Short task → Please quote exactly the lines below from the line containing "part finishes it." to the line containing "return seats", both lines included, and nothing else.

Provided entries →
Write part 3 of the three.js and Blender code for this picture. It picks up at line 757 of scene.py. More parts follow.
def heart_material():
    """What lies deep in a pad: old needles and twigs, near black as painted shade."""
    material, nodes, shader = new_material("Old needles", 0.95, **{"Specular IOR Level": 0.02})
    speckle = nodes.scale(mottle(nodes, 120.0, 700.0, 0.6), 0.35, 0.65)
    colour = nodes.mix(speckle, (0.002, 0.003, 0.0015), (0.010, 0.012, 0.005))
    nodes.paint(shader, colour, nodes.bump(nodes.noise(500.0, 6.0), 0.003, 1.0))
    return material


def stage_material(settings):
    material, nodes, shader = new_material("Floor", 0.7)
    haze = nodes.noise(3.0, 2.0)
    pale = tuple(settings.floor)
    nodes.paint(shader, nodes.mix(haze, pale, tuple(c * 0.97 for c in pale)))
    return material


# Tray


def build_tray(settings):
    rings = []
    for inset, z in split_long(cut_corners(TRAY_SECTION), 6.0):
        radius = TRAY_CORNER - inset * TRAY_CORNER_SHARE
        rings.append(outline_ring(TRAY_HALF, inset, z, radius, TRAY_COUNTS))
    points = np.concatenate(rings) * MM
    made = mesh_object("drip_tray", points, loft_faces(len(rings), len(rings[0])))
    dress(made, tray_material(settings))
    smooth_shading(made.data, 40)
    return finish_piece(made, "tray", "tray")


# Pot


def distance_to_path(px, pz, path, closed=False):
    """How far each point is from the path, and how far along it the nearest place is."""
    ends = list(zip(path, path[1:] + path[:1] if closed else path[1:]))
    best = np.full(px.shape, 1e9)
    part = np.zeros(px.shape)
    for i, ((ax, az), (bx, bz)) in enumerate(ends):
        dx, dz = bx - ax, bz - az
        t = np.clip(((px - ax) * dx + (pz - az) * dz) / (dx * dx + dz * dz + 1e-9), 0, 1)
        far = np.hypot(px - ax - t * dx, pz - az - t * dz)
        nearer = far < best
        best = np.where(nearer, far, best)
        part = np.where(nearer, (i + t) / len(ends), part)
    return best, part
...
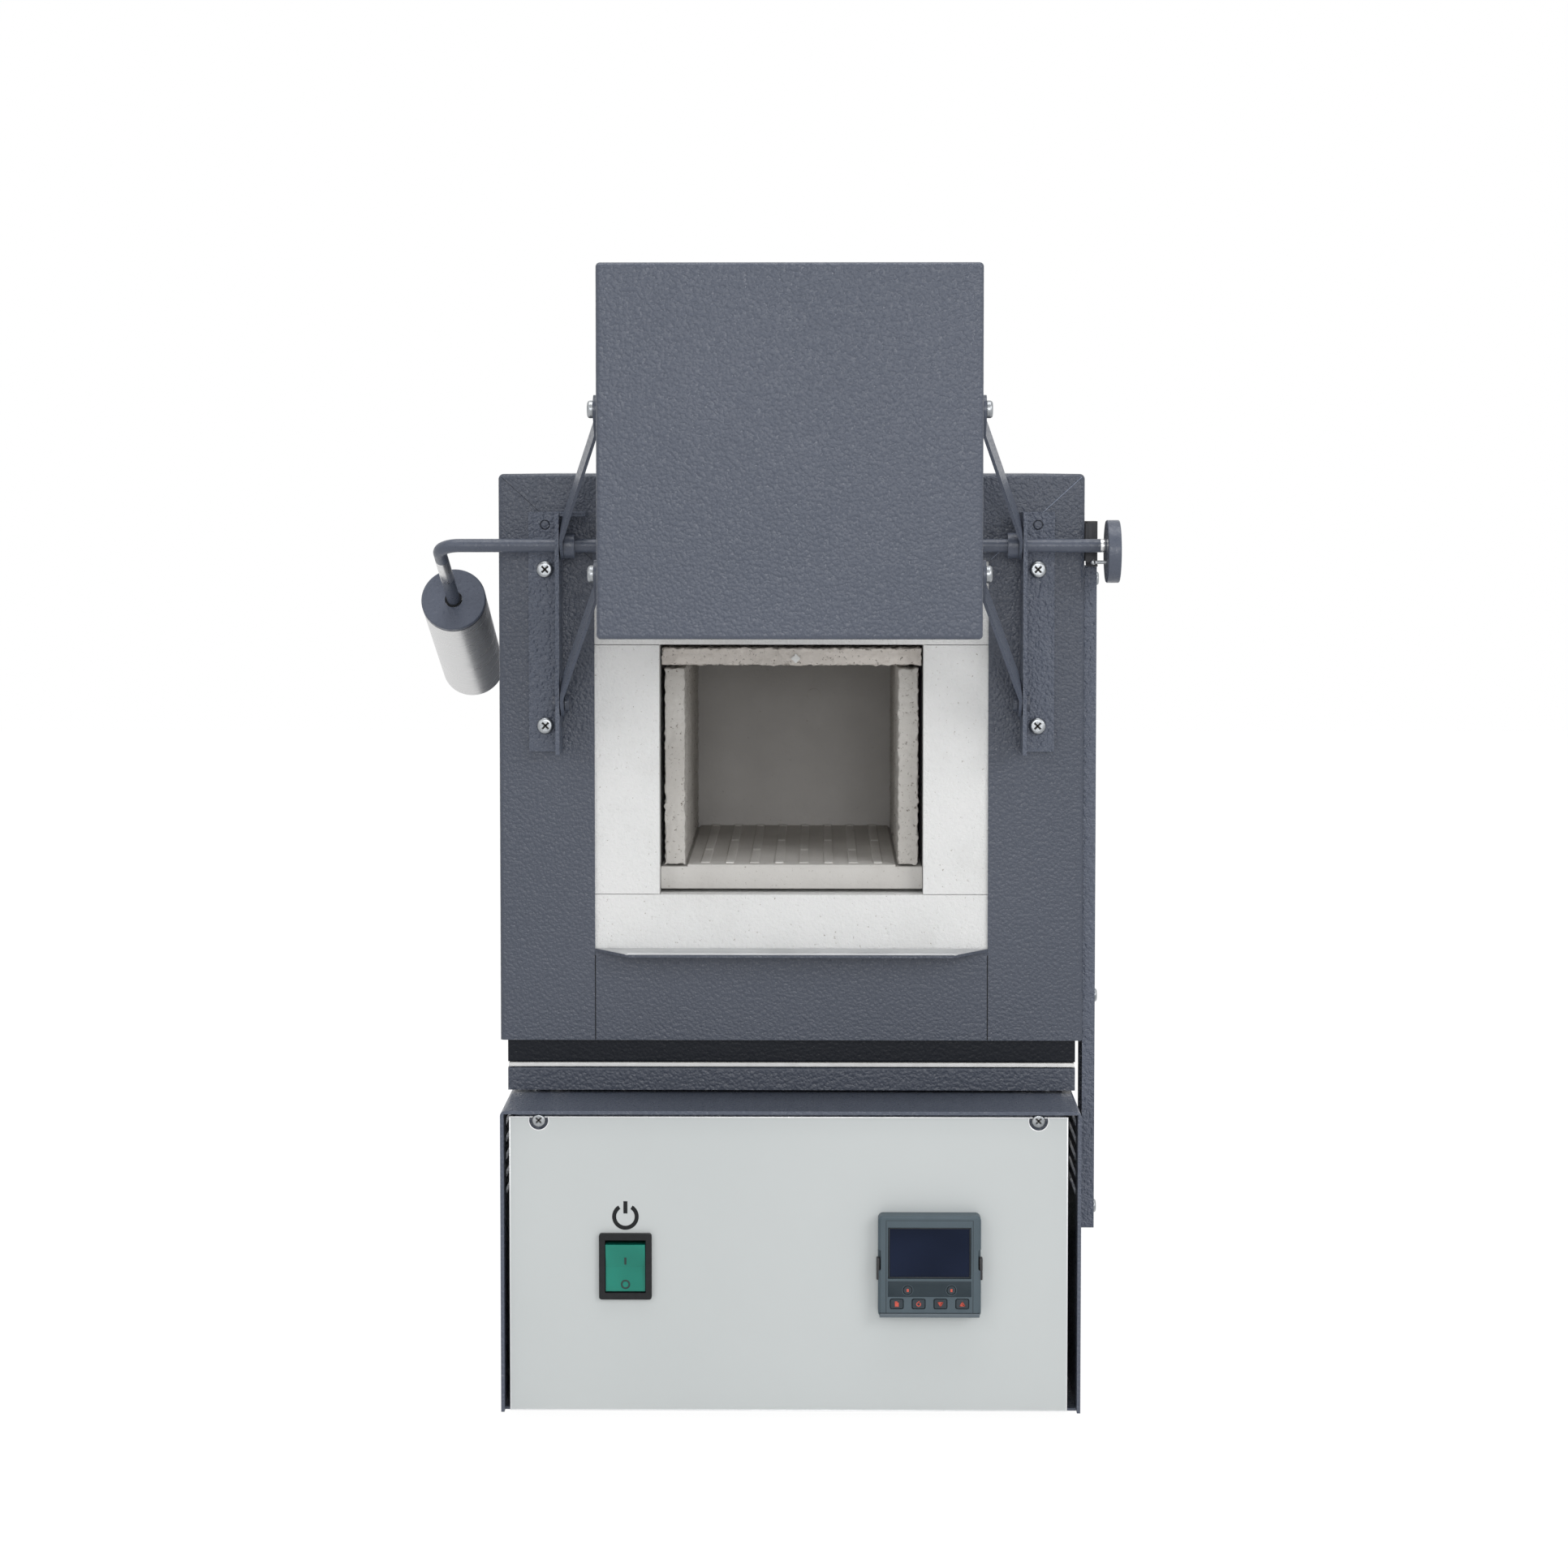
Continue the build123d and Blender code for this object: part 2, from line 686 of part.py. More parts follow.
* * *
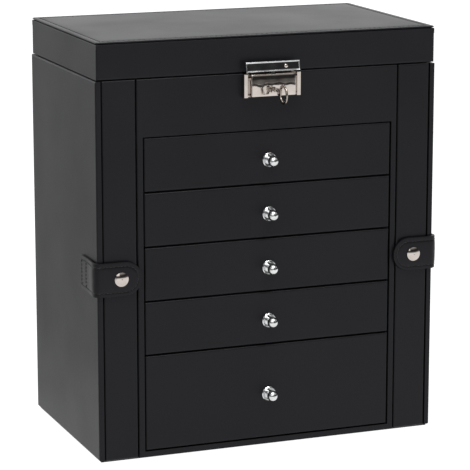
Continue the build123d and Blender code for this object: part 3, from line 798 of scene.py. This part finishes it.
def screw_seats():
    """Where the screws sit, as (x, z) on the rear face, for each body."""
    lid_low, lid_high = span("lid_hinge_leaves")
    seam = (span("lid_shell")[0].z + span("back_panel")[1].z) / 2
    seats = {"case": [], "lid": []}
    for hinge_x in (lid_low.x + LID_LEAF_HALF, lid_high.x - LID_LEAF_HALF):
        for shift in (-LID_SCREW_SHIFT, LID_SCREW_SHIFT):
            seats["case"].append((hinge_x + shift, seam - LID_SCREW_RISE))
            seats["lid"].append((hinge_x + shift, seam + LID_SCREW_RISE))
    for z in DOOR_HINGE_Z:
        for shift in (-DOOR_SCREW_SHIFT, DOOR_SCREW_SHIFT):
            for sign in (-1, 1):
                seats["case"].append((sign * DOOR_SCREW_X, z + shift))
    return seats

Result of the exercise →
Continue the build123d and Blender code for this object: part 3, from line 798 of scene.py. This part finishes it.
def screw_seats():
    """Where the screws sit, as (x, z) on the rear face, for each body."""
    lid_low, lid_high = span("lid_hinge_leaves")
    seam = (span("lid_shell")[0].z + span("back_panel")[1].z) / 2
    seats = {"case": [], "lid": []}
    for hinge_x in (lid_low.x + LID_LEAF_HALF, lid_high.x - LID_LEAF_HALF):
        for shift in (-LID_SCREW_SHIFT, LID_SCREW_SHIFT):
            seats["case"].append((hinge_x + shift, seam - LID_SCREW_RISE))
            seats["lid"].append((hinge_x + shift, seam + LID_SCREW_RISE))
    for z in DOOR_HINGE_Z:
        for shift in (-DOOR_SCREW_SHIFT, DOOR_SCREW_SHIFT):
            for sign in (-1, 1):
                seats["case"].append((sign * DOOR_SCREW_X, z + shift))
    return seats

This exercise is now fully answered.